MATERIAL SHOWN:

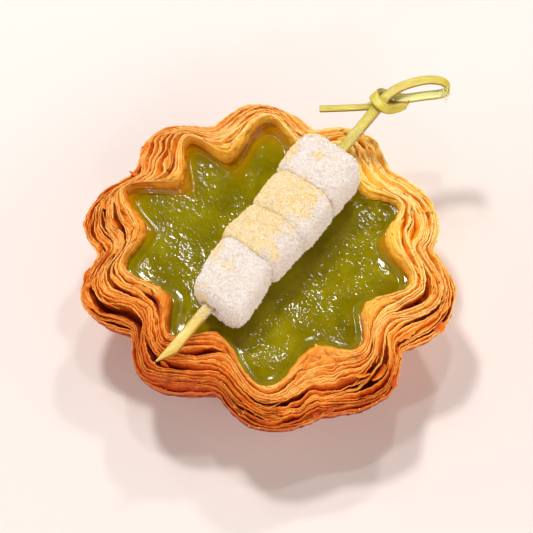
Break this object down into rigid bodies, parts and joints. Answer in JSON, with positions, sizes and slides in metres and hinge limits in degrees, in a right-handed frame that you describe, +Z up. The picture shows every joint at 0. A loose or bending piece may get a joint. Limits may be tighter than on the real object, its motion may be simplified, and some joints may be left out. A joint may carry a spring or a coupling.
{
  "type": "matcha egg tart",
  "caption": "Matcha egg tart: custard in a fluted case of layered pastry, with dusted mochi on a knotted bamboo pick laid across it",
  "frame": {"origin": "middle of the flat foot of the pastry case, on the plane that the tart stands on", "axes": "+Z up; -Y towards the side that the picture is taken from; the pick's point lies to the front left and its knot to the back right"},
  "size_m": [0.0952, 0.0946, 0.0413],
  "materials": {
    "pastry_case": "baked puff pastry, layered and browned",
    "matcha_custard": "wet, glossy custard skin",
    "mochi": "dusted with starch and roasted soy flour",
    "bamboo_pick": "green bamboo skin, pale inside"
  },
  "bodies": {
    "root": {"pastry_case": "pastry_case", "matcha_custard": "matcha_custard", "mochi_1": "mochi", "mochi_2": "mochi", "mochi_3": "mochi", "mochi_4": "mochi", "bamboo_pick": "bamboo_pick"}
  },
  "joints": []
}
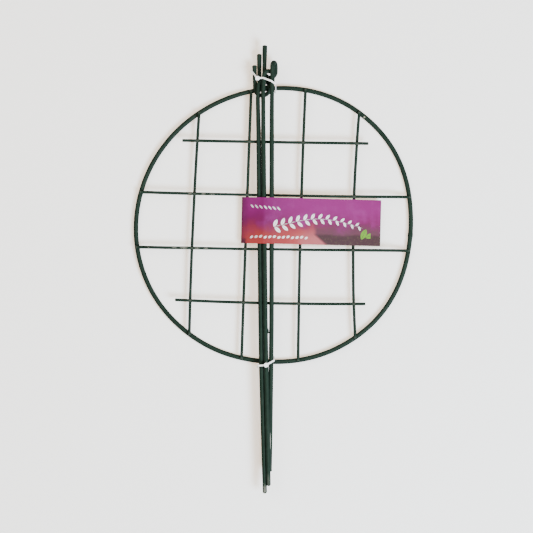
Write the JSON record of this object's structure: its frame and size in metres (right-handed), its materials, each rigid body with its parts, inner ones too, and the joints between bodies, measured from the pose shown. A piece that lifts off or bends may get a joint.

GOAL: Write down the full listing again, exactly.

WRITTEN RESPONSE:
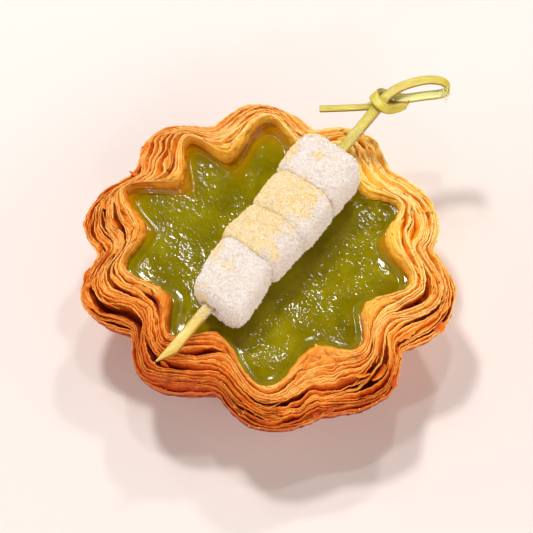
Break this object down into rigid bodies, parts and joints. Answer in JSON, with positions, sizes and slides in metres and hinge limits in degrees, in a right-handed frame that you describe, +Z up. The picture shows every joint at 0. A loose or bending piece may get a joint. Limits may be tighter than on the real object, its motion may be simplified, and some joints may be left out. A joint may carry a spring or a coupling.
{
  "type": "matcha egg tart",
  "caption": "Matcha egg tart: custard in a fluted case of layered pastry, with dusted mochi on a knotted bamboo pick laid across it",
  "frame": {"origin": "middle of the flat foot of the pastry case, on the plane that the tart stands on", "axes": "+Z up; -Y towards the side that the picture is taken from; the pick's point lies to the front left and its knot to the back right"},
  "size_m": [0.0952, 0.0946, 0.0413],
  "materials": {
    "pastry_case": "baked puff pastry, layered and browned",
    "matcha_custard": "wet, glossy custard skin",
    "mochi": "dusted with starch and roasted soy flour",
    "bamboo_pick": "green bamboo skin, pale inside"
  },
  "bodies": {
    "root": {"pastry_case": "pastry_case", "matcha_custard": "matcha_custard", "mochi_1": "mochi", "mochi_2": "mochi", "mochi_3": "mochi", "mochi_4": "mochi", "bamboo_pick": "bamboo_pick"}
  },
  "joints": []
}
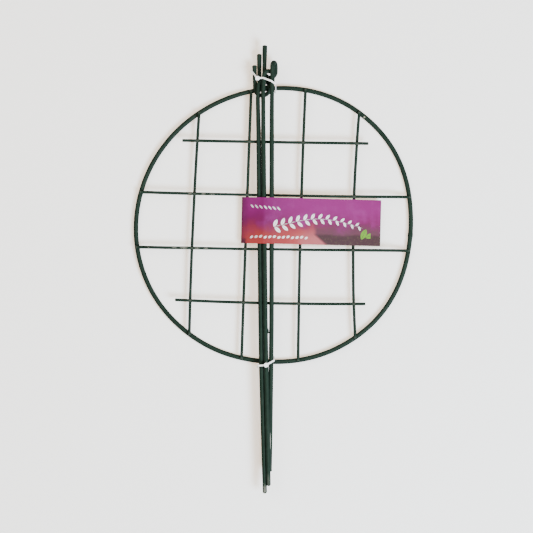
Write the JSON record of this object's structure: its frame and size in metres (right-handed), its materials, each rigid body with its parts, inner ones too, and the joints between bodies, measured from the pose shown. A piece that lifts off or bends may get a joint.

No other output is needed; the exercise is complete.